Sujit Choudhry claimed Trudeau and his Cabinet needed more evidence to invoke the Emergencies Act.

"Cabinet's determination that the protests and blockades were threats to the security of Canada was unreasonable because it had insufficient evidence to reach that conclusion," said Choudhry during the second day of the Federal Court review into the findings of the "Rouleau Report."

Justice Richard Mosley heard concerns from several groups and individuals about the government's use of the Act to quell blockades in Windsor and Coutts and protests across Canada by supporters of the Freedom Convoy.

The court of law is now weighing legal arguments about the historic decision.

Choudhry said Tuesday the government invoked the law even though the Canadian Security Intelligence Service (CSIS) assessed the protests did not threaten Canada's security as defined by the CSIS Act.

Kheir highlighted the discrepancies between how Ottawa perceived a national security threat and CSIS Act.

According to the federal spy agency, threats to national security constituted espionage or sabotage, foreign-influenced activities, acts of serious violence, or an attempt to overthrow the government.

"Prime Minister Justin Trudeau invoked the Emergencies Act on the alleged threat or use of acts of violence [to achieve] a political, religious, or ideological objective," said Kheir.

Trudeau claimed that "lawful protests embraced lawlessness," citing several border blockades and the Ottawa occupation.
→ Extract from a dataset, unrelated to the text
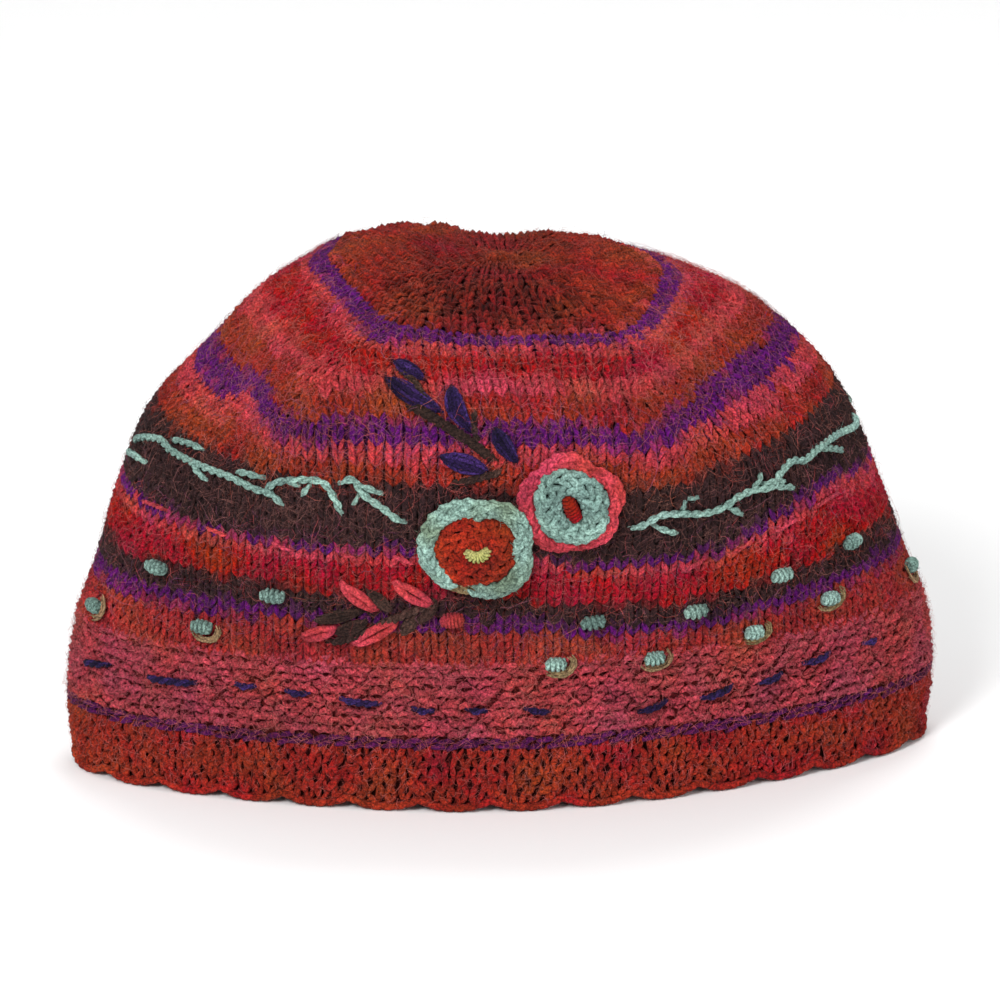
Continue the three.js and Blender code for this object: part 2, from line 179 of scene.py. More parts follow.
def soft_shape(u, along):
    """The dents, and the slight waviness of a hand-made knit, in millimetres out."""
    out = 0.0 * u
    for round_, at, reach_u, reach_a, depth in DENTS + GATHERS:
        across = np.mod(u - round_ + 3, PANELS) - 3
        fall = (across / reach_u) ** 2 + ((along - at) / reach_a) ** 2
        out = out + depth * HALF_DEPTH * np.exp(-fall)
    angle = u * math.pi / 3
    wave = np.sin(5 * angle + 9 * along + 0.6) * np.sin(17 * along + 2 * angle)
    wave = wave + 0.7 * np.sin(11 * angle - 14 * along) * np.sin(29 * along + 1.1)
    keep = np.clip((along - 0.1) / 0.15, 0, 1) * np.clip((1 - along) / 0.1, 0, 1)
    return out + WAVINESS * wave * keep


def fabric(u, along, out=0.0):
    """Points on the fabric's outer face, or out millimetres from it."""
    u, along = np.broadcast_arrays(np.asarray(u, float), np.asarray(along, float))
    far = np.asarray(out, float) + soft_shape(u, along)
    return base_point(u, along) + base_normal(u, along) * far[..., None]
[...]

"Under the CSIS Act, the federal government did not want an investigation into the invocation of the Emergencies Act as CSIS claimed they did not meet the threshold," said Kheir.

Ultimately, Cabinet viewed it differently than CSIS, but he added the Act has a legal precedent, whereas the Emergencies Act does not.

In a written submission to the court, federal lawyers said the government had "reasonable grounds" to use the Emergencies Act "based on all of the inputs available at the time." 

"It was equally reasonable for CSIS to reach a different conclusion for its mandate," they said.

Trudeau had no legal obligation to abide by the spy agency's assessment of the threat under its legislation. The federal submission said he also had no obligation to wait for an additional evaluation requested by national security adviser Jody Thomas before noon on February 14.

It also stressed that Thomas' assessment is not an alternative document but a collation of existing information, including some points, made verbally but not written down.

The federal filing says that given the "urgency of the situation, however, nothing was unreasonable" in the government deciding to act without waiting for this other written compilation.

Choudhry said the pending threat assessment "wasn't just nice to have, but was legally required," given the CSIS assessment contradicting Cabinet's conclusion.

"Is there a particular magic to the threat assessment?" asked Mosley.

The judge said the government had other sources of information, adding another risk assessment "would have been perhaps sensible," but he questioned whether the law required it.

"Your honour, we think the law requires it," replied Choudhry.

On Monday, the Canadian Civil Liberties Association (CCLA) said the government did not meet the legal justification to use emergency measures amid predominantly peaceful protestors.

The association argued the protests did not, as the Emergencies Act demands, create a "threat to the security of Canada" within the meaning of the CSIS Act. They also contend there was no "national emergency" defined by the law.

"The Act does not permit the government to proclaim an emergency based on nebulous or strained claims about economic instability and international trade, a general sense of unrest, or foreign donations to a cause," said their submission.

"Even the presence of a small number of dangerous individuals in specific locations, while a proper priority for law enforcement, could not justify a nationwide emergency."

"The Emergencies Act has no precedent on interpreting terms, but the advantage of incorporating the CSIS Act is that it has a precedent," added Kheir, who supported the "narrow" CSIS definition.

He also criticized Ottawa for not justifying the Act from the onset.

Furthermore, the association said the Emergency Measures Regulations and the Emergency Economic Measures Order ushered in by the proclamation fail scrutiny under various provisions of the Charter.

"The question of whether the legal threshold for invoking the Emergencies Act was met is important not just for evaluating a historical event, but for how it might guide governments in the future," said Cara Zwibel, director of the association's fundamental freedoms program.

"Ultimately, it is a question that the courts can only answer."

However, on reasonable grounds, federal officials believed that a public order emergency existed and necessitated taking temporary special measures.

The attorney general's submission said the applicants asked the court "to use hindsight" to determine the necessity of the Act's application last year.

"However, that is not required in these judicial reviews."

The government said the Federal Court shouldn't "step into the shoes" of the decision-makers but determine the reasonability of the decision with the appropriate context.

The court is also hearing from counsel for others who filed actions contesting the use of the emergency measures, including the Canadian Frontline Nurses and Kristen Nagle and individuals Jeremiah Jost, Edward Cornell, Vincent Gircys and Harold Ristau.

The three-day hearing will conclude on Wednesday with additional arguments from federal lawyers and statements in reply.